Ryan Horton has been involved with creating electronic music for his last three albums and it wasn’t until recently that he started implementing found sounds that he picked up in the city, the Mississippi river and wherever else he goes. He says on his Bandcamp page that he was trying to answer the question How do I use the power of electronic arrangement in the home studio, without the use of electronic sounds and instruments?
Apparently he found it because the album is very good. Not unlike Herbert or Matmos who created one of their albums A Chance to Cut is a Chance to Cure by recording medical equipment, Horton is able to disguise these sounds and make them sound so much bigger then the sum of their parts. In fact I would have to say this is more enjoyable to me then how Herbert has used found sounds. I felt like Horton really left a lot of space on this album leaving you to question what you were hearing as opposed to Herbert whom I feel is making unbelievably catchy pop songs but almost don’t see the need for the found sounds. Ryan Horton latest Listen Alone uses guitar and piano occasionally while every single rhythmatic element is a found sound.
We start things off on the right foot with “Feel All.” I would have enjoyed this song regardless of how it was made. With the complex almost disorienting rhythmic sequences that would make Richard D. James proud, the sweet spot is at the end when he starts grooving with what sounds like a vocal sample that becomes quite hypnotic.

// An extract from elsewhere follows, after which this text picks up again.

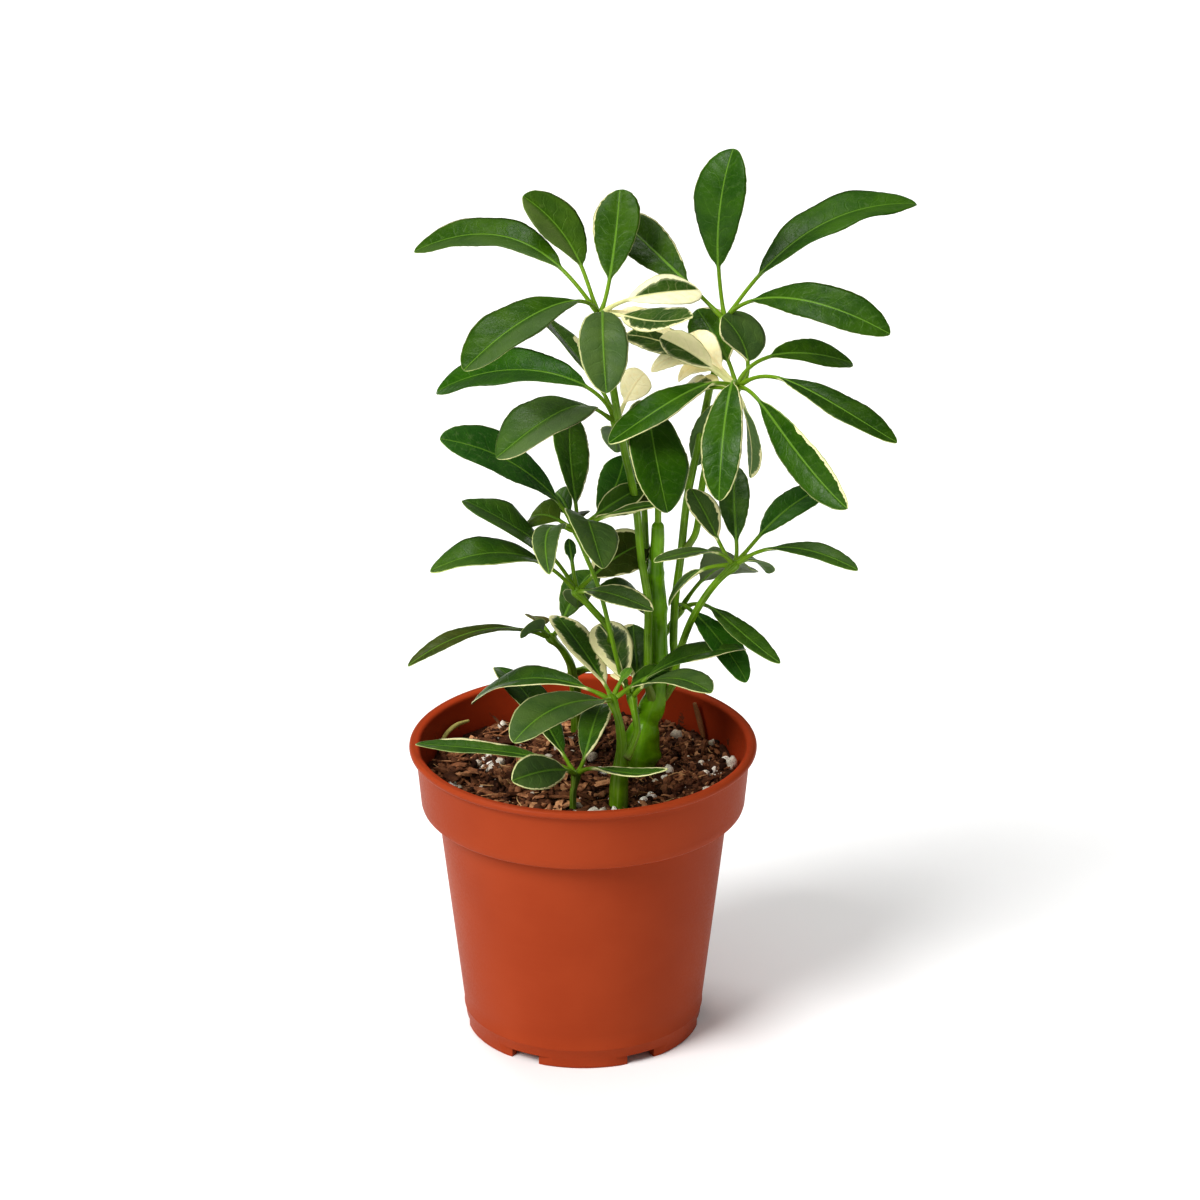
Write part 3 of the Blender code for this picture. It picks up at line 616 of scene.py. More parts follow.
def stemPattern():
    tree, given, result = newGroup("stemPattern", {"Streaks": 0.4, "Flecks": 0.5, "Gloss": 0.36, "Old share": 0.1}, {
        "Fresh": (0.13, 0.27, 0.02), "Deep": (0.07, 0.17, 0.012), "Old": (0.20, 0.22, 0.07),
        "Fleck": (0.34, 0.46, 0.14)}, ("Colour", "Roughness", "Height"))
    place = addNode(tree, "ShaderNodeUVMap", uv_map="surfaceMap").outputs[0]
    body = addNode(tree, "ShaderNodeTexCoord").outputs["Object"]
    rise = attribute(tree, "rise")
    split = addNode(tree, "ShaderNodeSeparateXYZ", {0: place})
    lines = joined(tree, calc(tree, "MULTIPLY", split.outputs[0], 0.06), calc(tree, "MULTIPLY", split.outputs[1], 2.6), 0)
    streak = noiseAt(tree, lines, 1.0, 2.0)
    patches = noiseAt(tree, body, 160.0, 3.0)
    colour = blendColour(tree, ramp(tree, patches, 0.35, 0.65), given["Deep"], given["Fresh"])
    colour = blendColour(tree, calc(tree, "MULTIPLY", ramp(tree, streak, 0.45, 0.7), given["Streaks"]), colour,
                         given["Fleck"])
    oldness = calc(tree, "MULTIPLY", ramp(tree, calc(tree, "ADD", rise, calc(tree, "MULTIPLY", patches, 0.15)),
                                          calc(tree, "ADD", given["Old share"], 0.12), 0.05), 0.7)
    colour = blendColour(tree, oldness, colour, given["Old"])
    cells = addNode(tree, "ShaderNodeTexVoronoi", {"Vector": body, "Scale": 620.0})
    fleck = calc(tree, "MULTIPLY", ramp(tree, cells.outputs["Distance"], 0.22, 0.10), given["Flecks"])
    rare = ramp(tree, noiseAt(tree, body, 300.0, 1.0), 0.52, 0.6)
    fleck = calc(tree, "MULTIPLY", fleck, rare)
    tree.links.new(blendColour(tree, fleck, colour, given["Fleck"]), result.inputs["Colour"])
    shine = calc(tree, "ADD", given["Gloss"], calc(tree, "MULTIPLY", oldness, 0.15))
    tree.links.new(calc(tree, "ADD", shine, ramp(tree, patches, 0.3, 0.7, -0.04, 0.05)), result.inputs["Roughness"])
    height = calc(tree, "ADD", calc(tree, "MULTIPLY", streak, 0.7), calc(tree, "MULTIPLY", fleck, 0.4))
    tree.links.new(height, result.inputs["Height"])
    return tree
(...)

It isn’t until “Fire” that we have a straightforward acoustic guitar plucking a simple melody. All you have to do is wait before it is cut up and treated just like any other sample he found. After a while you barely even notice the guitar. It feels like an abstraction. It was nice to hear the short but melancholy piano-based song “Expect Nothing.” It brought some emotion that I wasn’t expecting to feel from this album.
Horton created a unique, adventurous album that may be on my personal top ten for this year.